Oseas 14,2-10; Sal 80; Mc 12,28b-34;

Una y otra vez con la misma matraca, parece que uno se jarta ya. ¿Qué es eso de que tropecé con mi pecado?, ¿de cuando acá? ¿Qué es el pecado? ¿El incumplimiento de reglas, mandatos y otras mandangas similares? Pero ¿por qué iba a aceptar yo esa losa pesada de obligaciones que se me imponen desde el exterior, como si fuera un código de la circulación que si infrinjo me multan e incluso me quitan el carnet? ¿Es eso el pecado? Pues vale, nada tendría que ver con él.

Mas ¿de verdad que el pecado es cosa de ese estilo? No, no y no. Nada tienen que ver con la moralina que se destila de un código de comportamiento, y que acogeremos para bañarnos en ella. El pecado tiene que ver de manera directa y plena con el amor. Sed santos, porque yo, vuestro Dios, soy santo. Tiene que ver, pues, con el rechazo de la ternura y la misericordia. Ah, eso es otro cantar bien distinto. Es pecado todo aquello que en nuestro ser y actuar atenta contra la santidad de Dios, es decir, que barre en nosotros toda ternura y toda misericordia. Hay grados en ese atentado, por supuesto, pero la raíz siempre es la misma: seremos como Dios, qué digo, somos ya como dioses; por eso, libres para actuar como bien nos plazca, mirando a las personas y a las cosas desde lo que decimos es nuestro propio ser. Pero, nuestra carne, ¿no es carne de amorosidad? Si fuera así, como lo es —hay toda una antropología que asienta esta afirmación—, todo lo que vaya contra nuestra carne, transida de nuestro ser a imagen y semejanza de quien nos ha creado y nos sostiene con su providencia, todo ello en un infinito acto de amor, está emparentado con el engaño de la serpiente que susurra en nuestros oídos el seréis como dioses, lo cual nos deja en nuestras desnudeces, y enseguida buscaremos tapar para que no se nos note el cambio de perspectiva, y lo que tantas veces cubriremos con muertes, saqueos y abandonos. Esto es el pecado. Por eso va siempre contra la santidad de Dios, la cual busca auparnos, contando con nuestra libertad, a esa santidad que él quiere donarnos.

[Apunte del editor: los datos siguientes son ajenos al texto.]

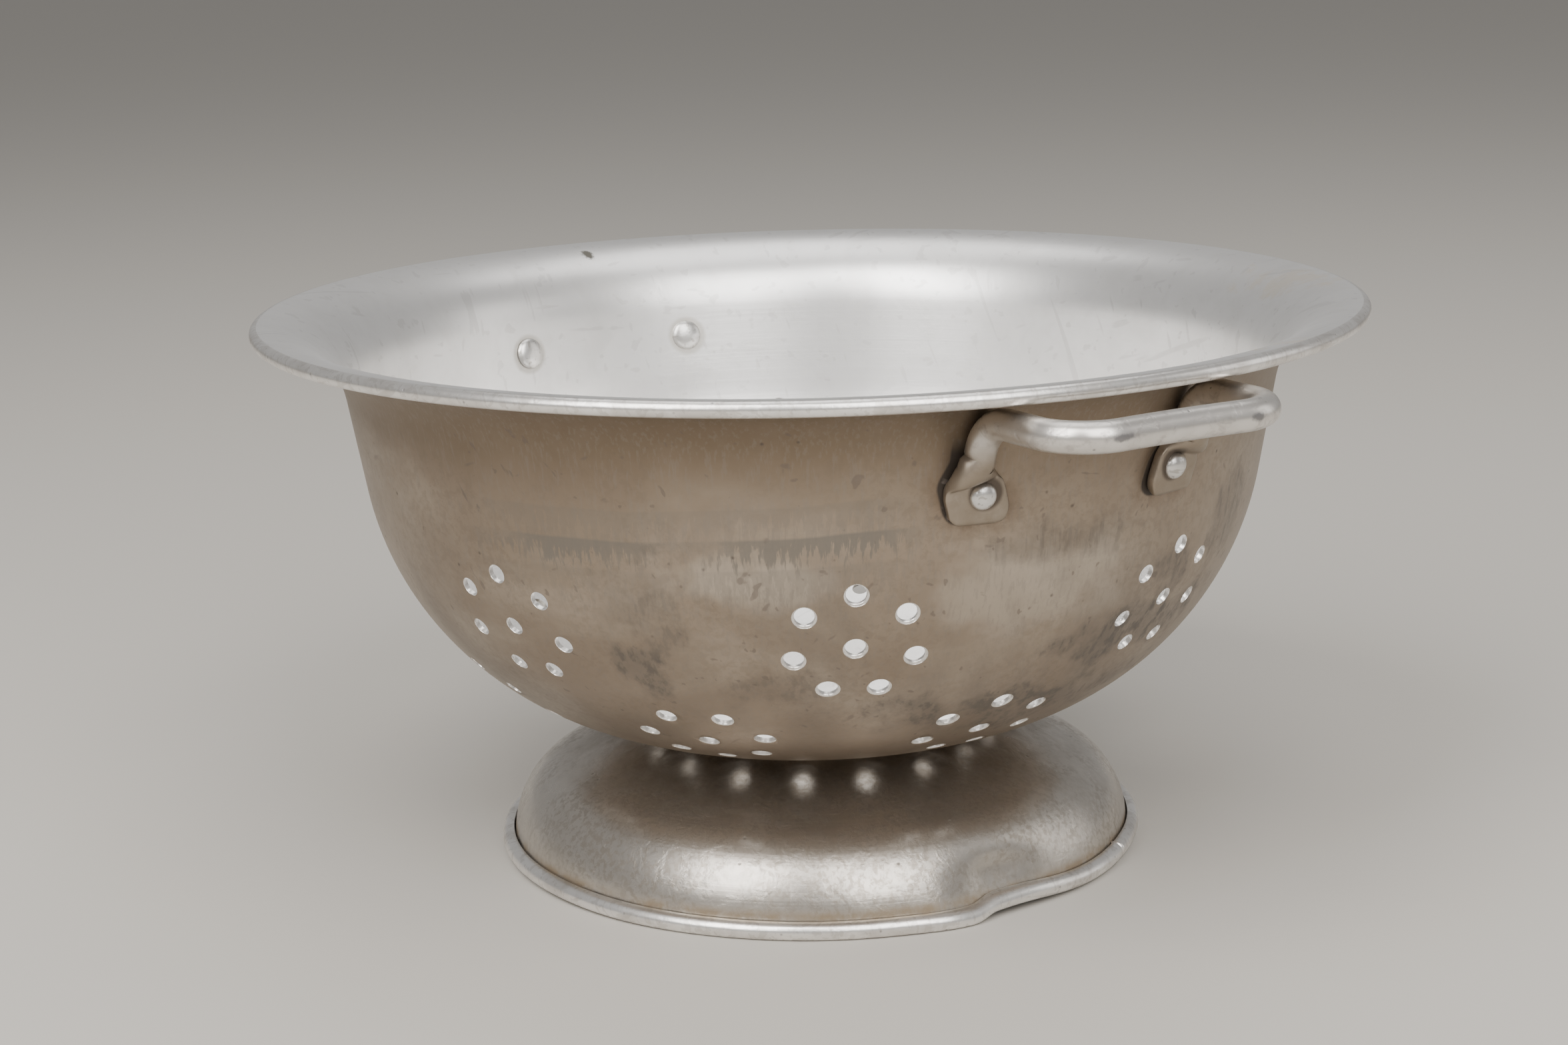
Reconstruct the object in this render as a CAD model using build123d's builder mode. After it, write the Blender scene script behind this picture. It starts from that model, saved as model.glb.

Quiere que nuestra santidad sea, como la del Hijo, santidad de la carne.

Que todos los mandamientos se resuman en dos: amar a Dios y amar al prójimo, significa que todo lo que hacemos, todo lo que esta conjunción de carne estupefaciente que somos, va dirigida al amor, no amor bipolar, sino unitario: porque amamos a Dios, amamos al prójimo; porque amamos al prójimo, amamos a Dios. Pecamos cuando nos apartamos del amor, cuando no vivimos en él;  por eso, cuando no somos santos como nuestro Padre celestial es santo.

Que quede claro, pues. No vale, como añade Jesús, con holocaustos y sacrificios, con nada que sea signo y accidente de exterioridad —aunque, cuidado, los gestos de ternura se realizan con las manos, con los ojos, con la sonrisa, con el abrazo—, sino que, por el contrario, con lo que procede de nuestras interioridades más profundas; porque es ahí, en nuestro corazón, en donde está aposentado el amor. Y es ahí, a nuestro corazón, a donde se viene el amor de Dios, por Cristo, con Cristo, en Cristo, para que el Espíritu, rezando en nuestro interior, grite por nosotros: Abba, Padre.

El pecado solo cabe en ese contexto. Y, con respecto a él, todo lo demás, repito, son mandangas.